The configuration of the ship itself is engineered so that it is less visible to adversaries, Moran said. He cited the Ford’s new, more-capable nuclear reactor engineered to propel the ship. Ford-class carriers will also use an Electro-magnetic Aircraft Launch System as opposed to a steam catapult.

“In design it has fewer moving parts, less maintenance, and it’s more automated,” Moran said. “You can dial up the amount of force that is used to launch an aircraft off the front end of the ship. You can do that with steam, but steam has got this shot to it. With a steam catapult there is a lot of steam going into the launching of that aircraft, so the aircraft is under a lot of stress. The EMALS system is more of a controlled force. The hope is we will reduce the fatigue and stress on the airplane so they will live longer.”

When it comes to catching or slowing down arriving aircraft, the Ford-class carriers are equipped with advanced arresting gear consisting of energy absorbers, power conditioning equipment and digital controls designed to replace the existing Mk-7 arresting gear, according to Navy officials.

The Ford-class carriers also have an advanced dual-band radar (DBR), a flat panel array system built on a mast on the ship’s island, Moran said. The DBR combines a range of different radar capabilities such as air-search, surface-search and air-traffic control, he said.

“From our perspective on the aircraft carrier it buys you a cleaner island, less big things up there rotating around and there’s about seven systems is what this replaces.
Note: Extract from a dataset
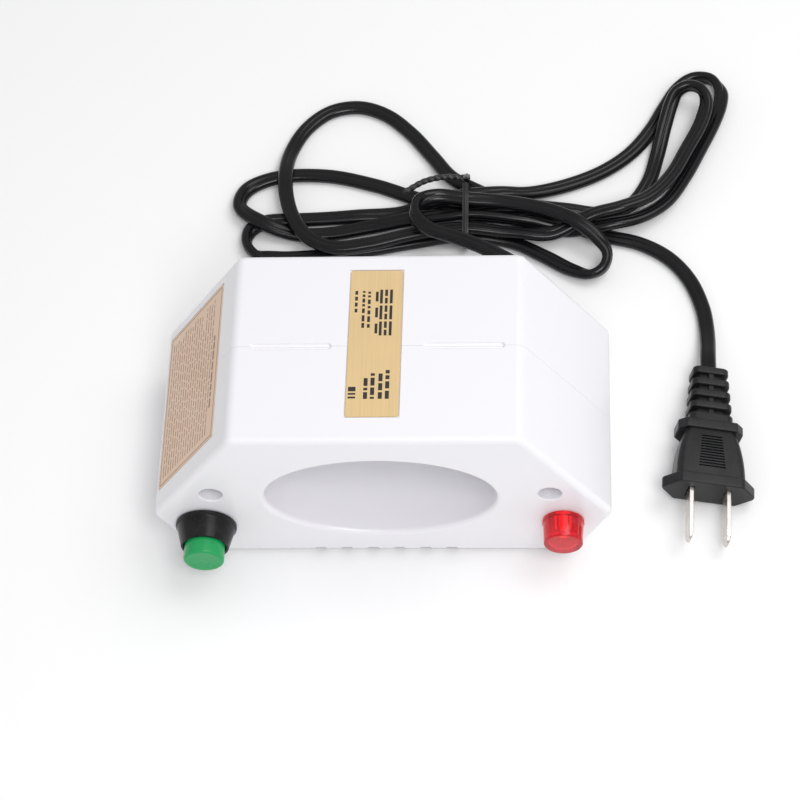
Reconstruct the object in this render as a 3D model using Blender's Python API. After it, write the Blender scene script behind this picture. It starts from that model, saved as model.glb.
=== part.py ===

Those functions are now being covered by dual-band radar,” Cady said.

Officials claim the new radar, EMALS and other next-generation technologies will allow the Ford-class carriers to reduce the manpower requirements for the ship by as many as 800 crew members compared to the Nimitz-class.

“One of the biggest cost-drivers with all the services is manpower – and it is all the tail that comes with it -- retirement, health care benefits. We’re trying to make things more affordable by trying to reduce the manpower requirements needed to support weapons systems – this is a classic case of that,” said Cady.